Andromeda and The Milky Way
2021, performance drawing; single-channel digital video, colour sound, 16:9, 4 hr 33 min; charcoal on paper, 250 x 140cm; charcoal remnants in glass jar, 10.5 x 5.5 x 5.5cm.
Performers: Emma Fielden and Lizzie Thomson. Videographer: Dara Gill. Photographer: Document Photography.
Drawing tipped by Alanna Irwin, Emma Fielden and Dominik Mersch, 28 November 2021. Video by Annelies Jahn.
Andromeda and the Milky Way 2021) was a 4.5-hour live performance in a temporary exhibition space in Sydney, Australia. The action resulted in a large-scale drawing on paper, a single-channel video, and a jar of charcoal — the residue accumulated through the performance.
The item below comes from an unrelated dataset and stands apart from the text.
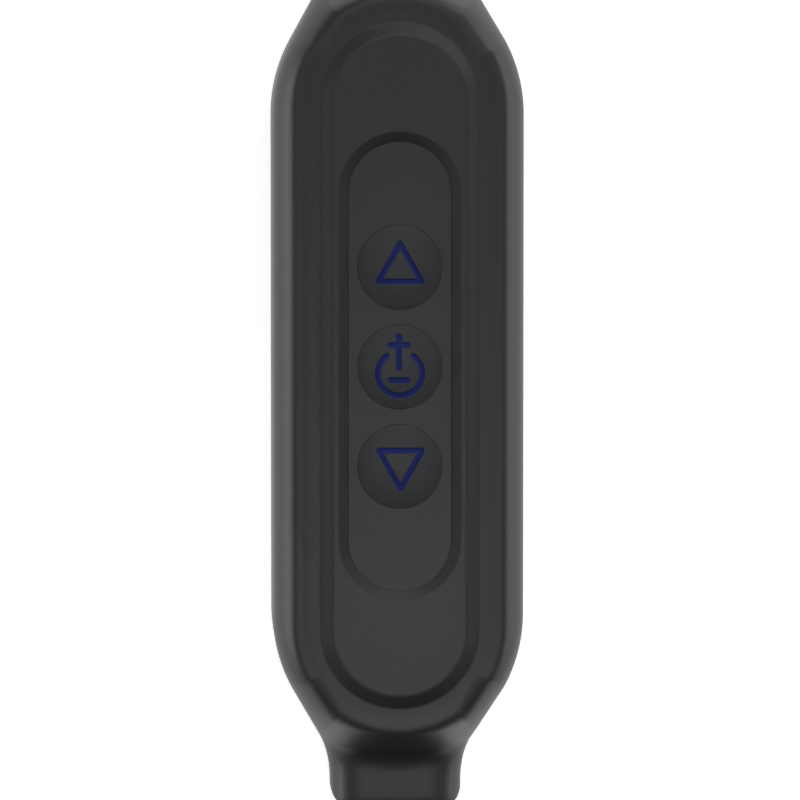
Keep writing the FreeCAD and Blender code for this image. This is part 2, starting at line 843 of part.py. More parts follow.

Two performers, dressed in black, moved repeatedly across a field of white paper. Their trajectories were drawn directly onto the surface in charcoal, forming orbital paths that gradually built into a dense field of marks. The drawing emerged through duration, repetition, and proximity.
The work takes its title from the projected merger of the Milky Way and Andromeda galaxies — an event predicted to occur in approximately four billion years. Although the two galaxies will eventually coalesce, the probability of individual stars or planets colliding is extremely small. This paradox — convergence without impact — became a structural framework for the performance.
Rather than illustrating the cosmos, the work translates astronomical movement into embodied action. The performers trace arcs of approach and divergence, proximity and withdrawal. What accumulates on the paper is not an image of galaxies, but a record of duration, friction and relation.
As a moving image, the video documents the drawing as a temporal event. As an object, the jar of charcoal preserves what was worn down in the process. Together, these elements position drawing as both action and aftermath.